An "executive session" is a "meeting from which the public is excluded, although the agency may admit those persons necessary [for] the purpose of the meeting." In order for an agency to conduct an executive session, it must have a proper purpose and it must follow the proper procedure.

There are six (6) proper purposes for which an executive session may be conducted:

1) To discuss any matter involving employment or appointment. However, the individual employees or appointees whose rights could be adversely affected may request, in writing, that the matters be discussed at an open meeting.

2) To hold sessions related to the negotiation of labor agreements.

3) To consider the lease or purchase of real property.

4) To consult with an attorney or professional advisor regarding actual or potential litigation.

5) To discuss business, which if conducted at a public meeting, would lead to the disclosure of confidential information which is protected by law -- such as investigations or quasi-judicial deliberations.

6) For State-related higher educational institutions to discuss matters of the institution's academic standing.

The proper procedure that an agency must follow also has been defined in the Sunshine Act. Specifically, it states that:

The executive session may be held during an open meeting, at the conclusion of an open meeting, or may be announced for a future time. The reason for holding the executive session must be announced at the open meeting occurring immediately prior or subsequent to the executive session.

Although it is clear that the "reason" for an executive session must be announced, it is not clear exactly how much information must be disclosed. A reasonable interpretation would be that the agency must at least disclose the proper "purpose" (i.e. which of the exceptions) for which the executive session is to be, or was, conducted.

Agencies may choose to publicly announce the executive session immediately before or after it takes place -- i.e. at the last open meeting before, or the first open meeting after, the executive session. If the purpose of the session is to discuss an employee or appointee, then the agency should publicly announce the session before it takes place so that any employees or appointees who may be adversely affected can exercise their right to require that the meeting be open.
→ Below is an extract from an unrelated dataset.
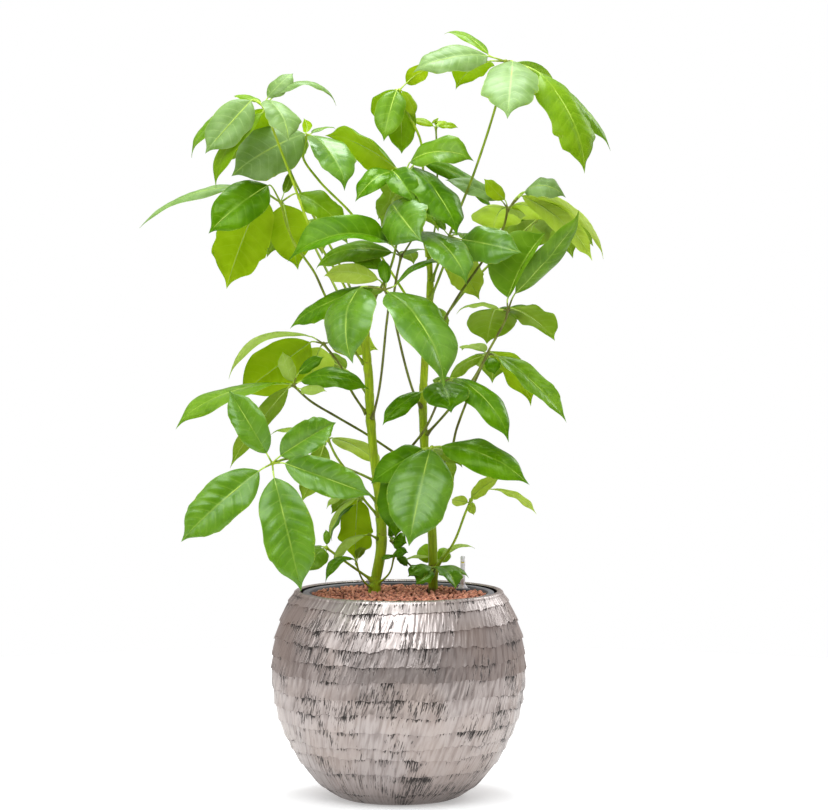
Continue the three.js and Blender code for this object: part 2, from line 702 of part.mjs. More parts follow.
// One compound leaf: the stalk from the stem's axis to the hub, the hub, and every blade, grown together.
// The foot is cut back to the stem's skin.
function leafGeometry(plan) {
  const way = [stemPoint(plan.stem, plan.height), ...plan.stalk.map(place)];
  const curve = new THREE.CatmullRomCurve3(way, false, 'centripetal');
  const steps = Math.max(3, Math.round(curve.getLength() / 60));
  const radii = [];
  for (let i = 0; i <= steps; i += 1) radii.push(i === 0 ? stalkFootRadius : stalkRadius);
  const hub = way[way.length - 1];
  let solid = solidOf(rod(curve, radii, stalkSides));
  const knot = new THREE.OctahedronGeometry(hubRadius);
  knot.translate(hub.x, hub.y, hub.z);
  solid = solid.add(solidOf(knot));
  for (const one of plan.blades) solid = solid.add(solidOf(bladeSolid(hub, one)));
  return geometryOf(solid.subtract(solidOf(stemSolid(plan.stem, gap))));
}

addPiece('planter', planterGeometry(), finish(0xb0a5a0, 0.32, 0.85));
addPiece('insert', insertGeometry(), finish(0x464b55, 0.45));
addPiece('clay_granules', granulesGeometry(), finish(0xa5553c, 0.9));
addPiece('gauge_body', gaugeBodyGeometry(), finish(0x3a3d42, 0.5));
addPiece('gauge_window', gaugeWindowGeometry(), finish(0xd8dadc, 0.15));
addPiece('gauge_float', gaugeFloatGeometry(), finish(0xc23a2a, 0.4));
for (const name of Object.keys(stems)) addPiece(name, stemSolid(name, 0), finish(0x7d9b0a, 0.55));
for (const [name, plan] of Object.entries(leaves)) addPiece(name, leafGeometry(plan), finish(0x60963a, 0.4));

export default group;
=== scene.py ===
import json
import math
import random

import bmesh
import bpy
import numpy as np
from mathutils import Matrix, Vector

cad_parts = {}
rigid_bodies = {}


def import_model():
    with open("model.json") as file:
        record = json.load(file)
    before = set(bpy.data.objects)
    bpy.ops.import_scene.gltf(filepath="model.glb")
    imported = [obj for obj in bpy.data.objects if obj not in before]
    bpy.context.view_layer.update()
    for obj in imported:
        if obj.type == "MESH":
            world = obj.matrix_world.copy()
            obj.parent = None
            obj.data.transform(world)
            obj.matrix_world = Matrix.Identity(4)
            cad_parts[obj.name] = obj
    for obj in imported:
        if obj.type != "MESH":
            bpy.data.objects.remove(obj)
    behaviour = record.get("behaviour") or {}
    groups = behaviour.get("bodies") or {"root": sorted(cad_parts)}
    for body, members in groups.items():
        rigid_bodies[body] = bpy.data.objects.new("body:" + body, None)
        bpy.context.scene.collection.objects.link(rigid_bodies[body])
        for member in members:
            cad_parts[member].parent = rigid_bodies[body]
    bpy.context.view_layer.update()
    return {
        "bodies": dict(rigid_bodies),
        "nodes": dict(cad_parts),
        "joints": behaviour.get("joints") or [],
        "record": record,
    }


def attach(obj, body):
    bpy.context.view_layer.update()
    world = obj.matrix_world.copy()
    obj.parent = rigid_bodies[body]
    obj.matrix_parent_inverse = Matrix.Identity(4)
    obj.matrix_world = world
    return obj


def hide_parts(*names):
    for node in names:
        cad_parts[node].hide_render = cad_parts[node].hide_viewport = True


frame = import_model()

mm = 0.001


# The camera, the floor and the light come first, so that every piece is lit in the same studio.
camera = {
    "place": (0.024, -5.9, 0.965),
    "lookDown": 3.402,  # degrees below level
    "lens": 164.9,
}
cameraData = bpy.data.cameras.new("camera")
cameraData.lens = camera["lens"]
cameraData.clip_end = 80
cameraObject = bpy.data.objects.new("camera", cameraData)
cameraObject.location = camera["place"]
cameraObject.rotation_euler = (math.radians(90 - camera["lookDown"]), 0, 0)
bpy.context.scene.collection.objects.link(cameraObject)
bpy.context.scene.camera = cameraObject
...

Otherwise, the agency should at least give any individual employee or appointee prior notice of the session. The purpose of such a requirement is to give the affected employees or appointees the right to require that the agency discuss matter which may affect them in public.

The Sunshine Act requires only that the agency announce the "reason," i.e. proper purpose, for the session -- nothing more. It does not require other public notice. However, the Act protects the agency members by providing:

If the executive session is not announced for a future specific time, members of the agency shall be notified at least twenty-four (24) in advance of . . . the executive session [of] the date, time, location and purpose . . ..

As a general rule, even though an agency may conduct a private executive session, "official action," i.e. voting, must occur at a public meeting. However, there is one notable and often overlooked provision of the Act which states:

[T]hose deliberations or official actions which, if conducted in public, would violate a lawful privilege or lead to the disclosure of information or confidentiality protected by law . . . shall not fall within the scope of this act.

This extremely broad provision does not limit the exclusion to the jurisdiction, whether federal or state, or the type of law, whether statutory or common. The sentence in the Act immediately prior to the above-cited sentence repeals all state statutes inconsistent with the Act, except those "which specifically provide for confidentiality of information." It is unclear whether the exclusion is intended to be limited to relevant state statutes.

D. CHALLENGES, REMEDIES & PENALTIES

A challenge to agency action may be filed in a court of competent jurisdiction "by any person" within thirty (30) days from the date of an open meeting. If the meeting was closed, then a challenge must be filed within thirty (30) days after discovery of the action taken at the meeting, provided that the challenge is commenced within one (1) year after that meeting. Any party commencing a challenge in bad faith may be liable for attorney fees.

If a court determines that a meeting was in violation of the Act, then it has discretion to invalidate any action taken by the agency at that meeting. In addition, a penalty of up to $100 may be imposed upon any agency member who "participates in a meeting with the intent and purpose . . . of violating [the Act] . . .."

It is somewhat problematic that the test for determining whether a violation has occurred is based upon the purpose of the "discussion"; however, the test for determining whether challenges, remedies and penalties are available is based upon an improper "meeting." Because "meeting" is defined in the Act as a "prearranged gathering," the effect of a "coincidental gathering" is unclear.

For example, if a quorum of agency members by chance visit the same social club, and if they discuss agency business, then they probably will have violated the Act. However, because the gathering was not prearranged, it was not a "meeting"; and thus, challenges, remedies and penalties may not be available. The Act supports this strict view by providing that words shall be interpreted as defined in the Act, "unless the context clearly indicates otherwise." Of course, a court may hold that a "meeting" is prearranged at the moment agency members become conscious that a discussion of agency business will occur.

With specific regard to the penalty provision, an agency member's intent to violate the Sunshine Act must be distinguished from an intent to do the thing which violates the Act. For example, if agency members discuss agency business in violation of the Act, they intend to do the thing which violates the Act -- namely, to discuss business. However, those members may not intend to violate the Act itself. In other words, the plain meaning of the Sunshine Act indicates that ignorance of the Act may be an excuse from a penalty. Whether this good faith type of approach is practical or consistent with the purpose of the Act is unclear.

E. CONCLUSION

The enactment of the Sunshine Act unequivocally demonstrates the legislature's intent to inspire public confidence in the democratic process by providing greater public access to information.

However, there are more than a few ambiguities in the Act itself, and there are obvious practical difficulties with proving alleged violations. Thus, the state legislature should revise the Act to clarify the ambiguities. Furthermore, because the state legislature's intent is clear, courts should review agency actions with the perspective that whenever such actions are not clearly controlled by the Act, then there should be a rebuttable presumption in favor of the plaintiff. In other words, "politician beware."